Reputation: 563
Code sample 1:
def count_lines1(file_name)
open(file_name) do |file|
count = 0
while file.gets
count += 1
end
count
end
end
Code sample 2:
def count_lines2(file_name)
file = open(file_name)
count = 0
while file.gets
count += 1
end
count
end
I am wondering which is the better way to implement the counting of lines in a file. In terms of good syntax in Ruby.
Upvotes: 0
Views: 55
Reputation: 160551
which is the better way to implement the counting of lines in a file.
Neither. Ruby can do it easily using foreach
:
def count_lines(file_name)
lines = 0
File.foreach(file_name) { lines += 1 }
lines
end
If I run that against my ~/.bashrc:
$ ruby test.rb
37
foreach
is very fast and will avoid scalability problems.
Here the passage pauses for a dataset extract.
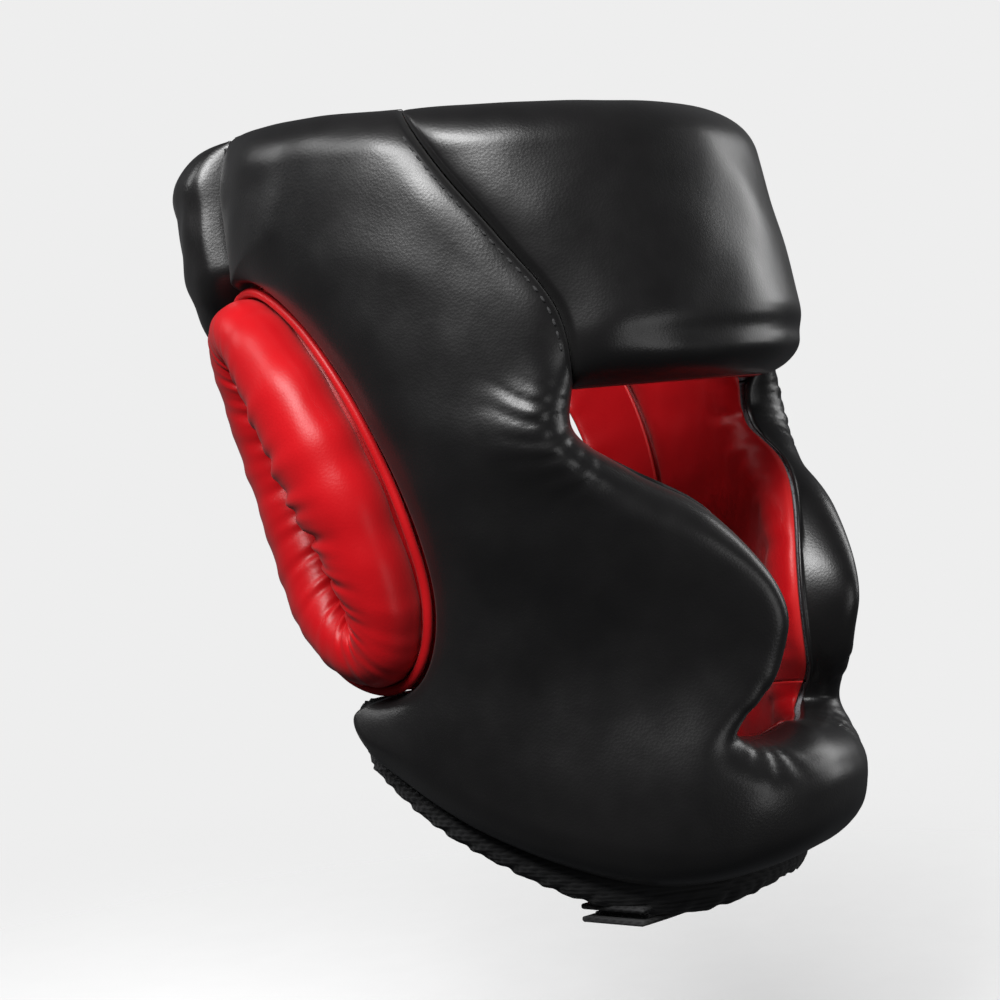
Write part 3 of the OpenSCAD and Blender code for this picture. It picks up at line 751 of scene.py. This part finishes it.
def rear_panel(s, q):
    """As face_panel, at shares s from the front edge to the back edge and q up."""
    q, s = np.meshgrid(q, s, indexing="ij")
    guess = REAR_Z0 + (RIM_BACK - REAR_Z0) * q
    u0 = REAR_LOW_U0 + (REAR_U0 - REAR_LOW_U0) * blend(REAR_CUT[0], REAR_CUT[1], guess)
    u = u0 + (REAR_U1 - u0) * s
    z = REAR_Z0 + (rim_z(u) - REAR_Z0) * q
    width = np.linalg.norm(seam_point(u0, z) - seam_point(np.full_like(z, REAR_U1), z), axis=-1)
    near, far = s * width, (1 - s) * width
    ends = roll(rim_z(u) - z, EDGE_ROLL) * roll(z - REAR_Z0, EDGE_ROLL - 2)
    side = (0.3 + 0.7 * roll(near, EDGE_ROLL)) * roll(near, 2.5) * roll(far, EDGE_ROLL - 4)
    p, n = seam_point(u, z), seam_normal(u, z)
    edge = roll(near, 8) * roll(far, 8) * ends
    out = PAD * ends * side + 0.8 * edge * dents(p + n * 10, 38.0)
    out = out - REAR_HOLLOW * edge * bump(u, z, REAR_HOLLOW_AT, REAR_HOLLOW_REACH)
    inside = INNER * ends * roll(near, 10) * roll(far, 10) + 0.4 * edge * dents(p, 30.0)
    return p, n, np.maximum(out, LEATHER), np.maximum(inside, LEATHER + SEAM_GAP)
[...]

Alternately, you could take advantage of tools in the OS, such as wc -l
which were written specifically for the task:
`wc -l .bashrc`.to_i
which will return 37 again. If the file is huge, wc
will likely outrun doing it in Ruby because wc
is written in compiled code.
You can also read in large chunks with read and count newline characters.
Yes, read
will allow you to do that, but the scalability issue will remain. In my environment read
or readlines
can be a script killer because we often have to process files well into the tens of GB. There's plenty of RAM to hold the data, but the I/O suffers because of the overhead of slurping the data. "Why is "slurping" a file not a good practice?" goes into this.
An alternate way of reading in big chunks is to tell Ruby to read a set block size, count the line-ends in that block, looping until the file is read completely. I didn't test that method in the above linked answer, but in the past did similar things when I was writing in Perl and found that the difference didn't really improve things because it resulted in a bit more code. At that point, if all I was doing was counting lines, it'd make more sense to call wc -l
and let it do the work as it'd be a lot faster for coding time and most likely in execution time.
Upvotes: 2